EXERCISE INSTRUCTIONS:
Please restate, exactly as written, the lines running from the beginning of the material through the line that has "from FreeCAD import Vector" in it.

DATASET CONTENT:
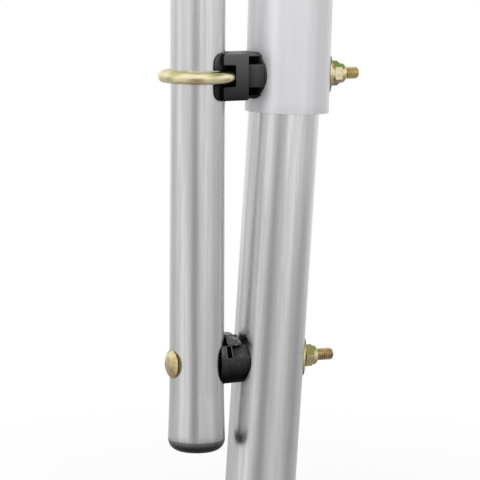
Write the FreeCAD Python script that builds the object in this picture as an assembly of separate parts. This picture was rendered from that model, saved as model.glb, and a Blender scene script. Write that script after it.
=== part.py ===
import FreeCAD, Part
import math
import os

from FreeCAD import Vector

# Net pole clamped beside a frame leg, in millimetres.
# +Z runs up the pole's axis, +X from the pole towards the leg, -Y towards the front.
# The origin is the centre of the pole's open upper end.

# Pole
pole_d = 32.0
pole_wall = 1.4
pole_above_eye = 105.0
bolt_spacing = 168.0
pole_below_lower_bolt = 45.0
flare_length = 28.0
flare_growth = 0.75
socket_depth = 60.0
socket_growth = 0.2

# Cap in the pole's lower end
cap_round = 7.0
cap_wall = 2.0
cap_plug_length = 22.0
cap_clearance = 0.06

# Sleeve of the frame, sized by the leg inside it and set off from the pole
leg_side_play = 1.95
sleeve_wall = 1.8
pole_to_sleeve = 18.75
sleeve_lean = 1.67
sleeve_above_eye = 105.0
sleeve_below_eye = 22.4

# Leg pushed up into the sleeve, lying corner to corner in it
leg_d = 42.0
leg_wall = 1.5
leg_insertion = 111.0
leg_below_lower_bolt = 90.0

# Clearance between pieces that press on each other
seat_gap = 0.05

# Bolts
thread_d = 7.2
bolt_hole_d = 8.6
end_chamfer = 0.9
eye_dip = 0.46
carriage_dip = 1.17
eye_thread_shown = 9.2
carriage_thread_shown = 11.0

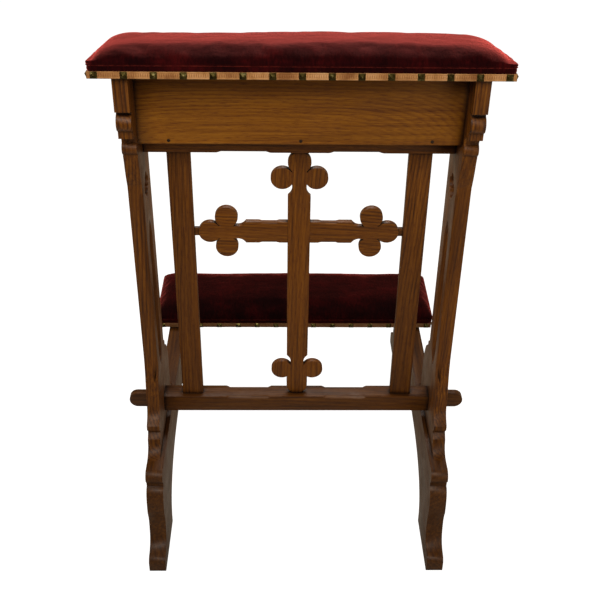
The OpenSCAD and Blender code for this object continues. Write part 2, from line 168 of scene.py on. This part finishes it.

WRITTEN RESPONSE:
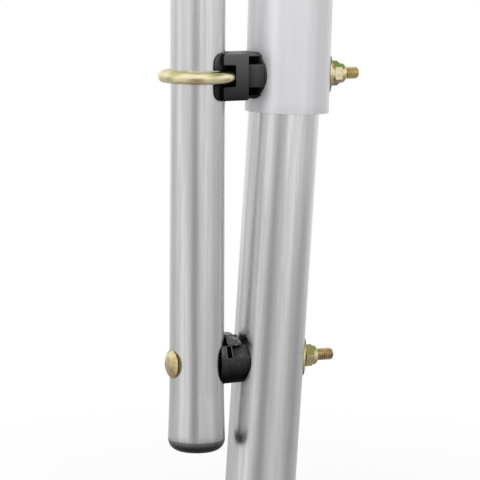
Write the FreeCAD Python script that builds the object in this picture as an assembly of separate parts. This picture was rendered from that model, saved as model.glb, and a Blender scene script. Write that script after it.
=== part.py ===
import FreeCAD, Part
import math
import os

from FreeCAD import Vector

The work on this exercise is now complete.